While there is undoubtedly much truth to Edsall’s argument, there is an important point that Edsall leaves out. He tells readers:
“Voters in the bottom half of the income distribution face a level of hyper-competition that has, in turn, served to elevate politicized status anxiety in a world where social and economic mobility has, for many, ground to a halt: 90 percent of the age cohort born in the 1940s looked forward to a better standard of living than their parents’, compared with 50 percent for those born since 1980.”
The key point is that this level of hyper-competition, which is driving down the living standards of large segments of the population, is by design. Politicians in both political parties have deliberately structured the market in ways to redistribute income upward.

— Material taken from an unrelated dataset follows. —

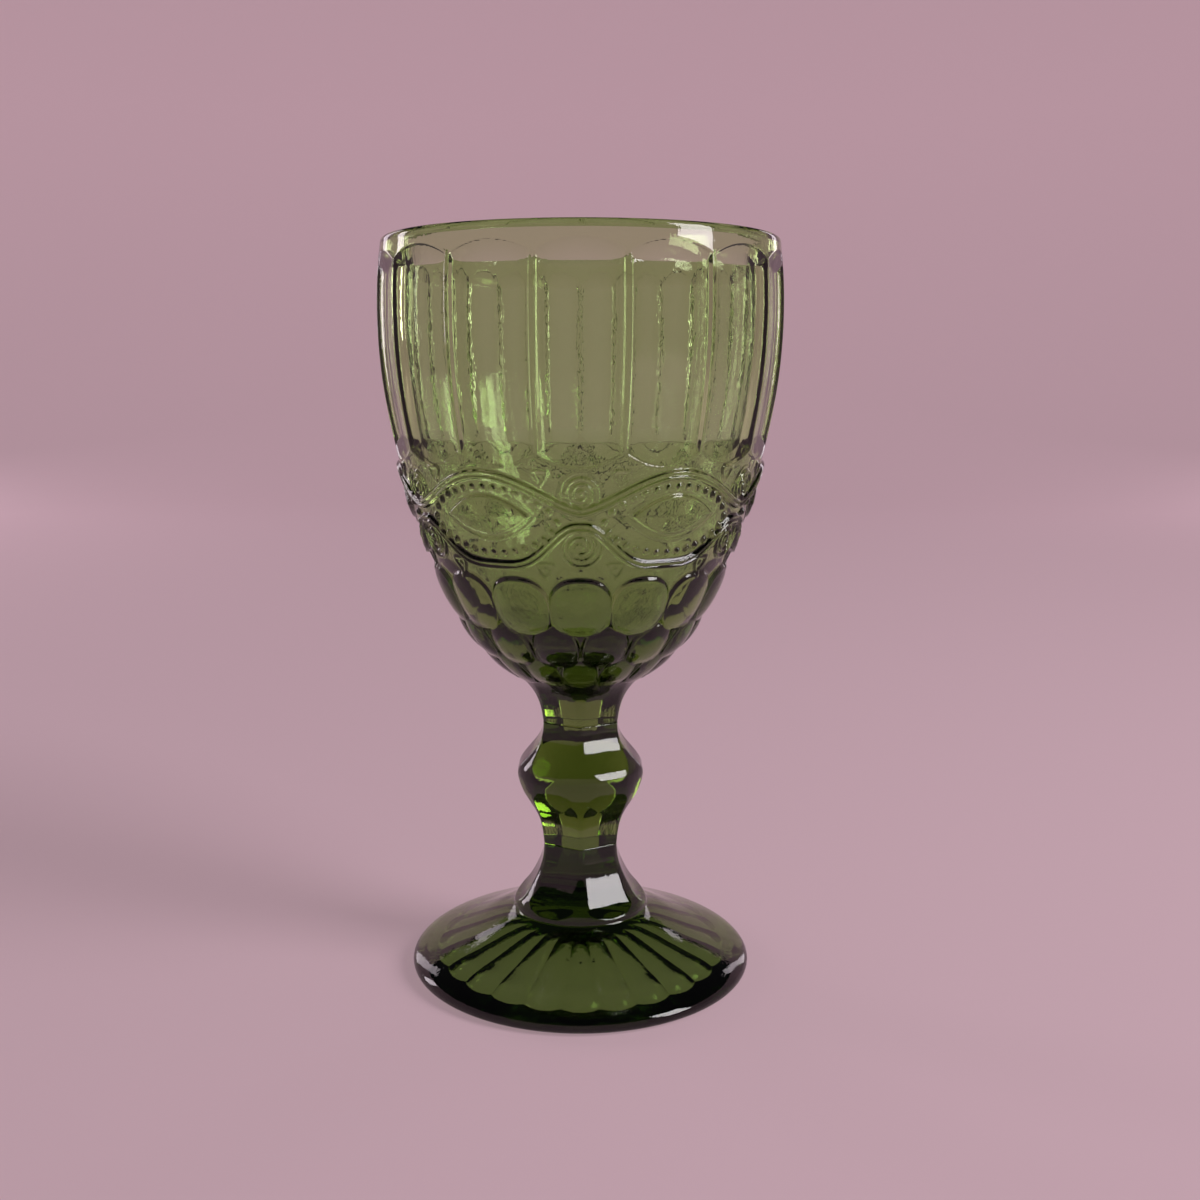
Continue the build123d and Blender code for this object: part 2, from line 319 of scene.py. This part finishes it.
# ---------------------------------------------------------------- bowl: rings
def bowl_outside():
    """Rings up the outside of the bowl, from the neck to the rim's rounding, closest where it is finest."""
    heights = np.concatenate([
        np.arange(BOWL_LOW - SEAM, 66, 0.5),
        np.arange(66, 97, 0.32),
        np.arange(97, 120.4, 0.24),
        np.arange(120.4, 125.6, 0.3),
        np.arange(125.6, 158.6, 1.5),
        np.arange(158.6, 164.6, 0.25),
        [164.9, LIP_HEIGHT],
    ])
    z, angle = np.meshgrid(heights, ANGLES, indexing="ij")
    radius = bowl_radius(z)
    slope = (bowl_radius(z + 0.05) - bowl_radius(z - 0.05)) / 0.1
    lean = np.sqrt(1 + slope**2)

    levels, flats = zip(*BASE_FLATS)
    flat = hexagon(cubic(levels, flats, np.clip(z, levels[0], levels[-1])), angle)
    faceted = np.where(z < BASE_FLATS_END, softer_min(flat, radius, EDGE_SOFTNESS), radius)
    wall = fluted(z, angle, faceted)

    raised = relief(z, angle, radius) + lobes(z, angle, radius)
    out = wall + raised / lean
    up = z - raised * slope / lean
    return np.stack([out, up], 2)


def bowl_rim_and_inside():
    """Rings over the rim and down the inside of the bowl to its middle."""
    outer = float(bowl_radius(np.array(LIP_HEIGHT)))
    inner = outer - 2.65
    rim = [
        (outer, LIP_HEIGHT), (outer - 0.25, 166.45), (outer - 1.25, RIM), (outer - 2.3, 166.5), (inner, 165.2),
    ]
    wall = [
        (inner, 165.2), (41.8, 157), (41.95, 148), (41.0, 136), (38.9, 124), (36.2, 114), (33.0, 105),
        (29.2, 97), (24.6, 89.5), (18.0, 82.3), (11.0, 78.1), (4.0, 76.2), (0.6, 76.0),
    ]
    rings = np.concatenate([path(rim, 0.25)[1:], path(wall, 1.2)[1:]])
    return np.repeat(rings[:, None, :], COLUMNS, 1)


# ---------------------------------------------------------------- stem
STEM_FLATS = [                  # height, and distance of the flats from the axis
    (30.0, 8.45), (34.0, 8.95), (38.0, 10.3), (42.0, 12.8), (44.5, 14.1), (46.4, 14.6), (48.3, 14.2),
    (51.0, 12.1), (54.0, 9.75), (57.0, 8.65), (59.0, 8.55),
]
KNOP_HEIGHT, KNOP_REACH = 46.4, 4.0
CORNER_AT_NECK, CORNER_LOST_AT_KNOP = 1.20, 0.85    # how far the corners stand outside the flats


def stem_rings():
    heights = np.arange(0, 29.001, 0.2) + FOOT_TOP
    heights[0] -= SEAM
    heights[-1] = BOWL_LOW + SEAM
    z, angle = np.meshgrid(heights, ANGLES, indexing="ij")
    levels, flats = zip(*STEM_FLATS)
    flat = cubic(levels, flats, z)
    corner = flat + CORNER_AT_NECK - CORNER_LOST_AT_KNOP * np.exp(-((z - KNOP_HEIGHT) / KNOP_REACH)**2)
    return np.stack([softer_min(hexagon(flat, angle), corner, EDGE_SOFTNESS), z], 2)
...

We could have structured globalization to put doctors, dentists, and other highly paid professionals into direct competition with their much lower paid counterparts in the developing world, instead of just subjecting manufacturing workers to this competition. We also structured the rules on finance to allow great fortunes to be made in this sector at the expense of the rest of the economy. And, the government has made patent and copyright monopolies ever longer and stronger over the last four decades, giving more money to people like Bill Gates at the expense of the rest of the workforce.
Resentment likely comes not only from the actual upward redistribution of income but from the continual efforts by our elites to pretend that it was a natural development of the market, rather than deliberate design. Major news outlets continually assert things that are not true to perpetuate this lie.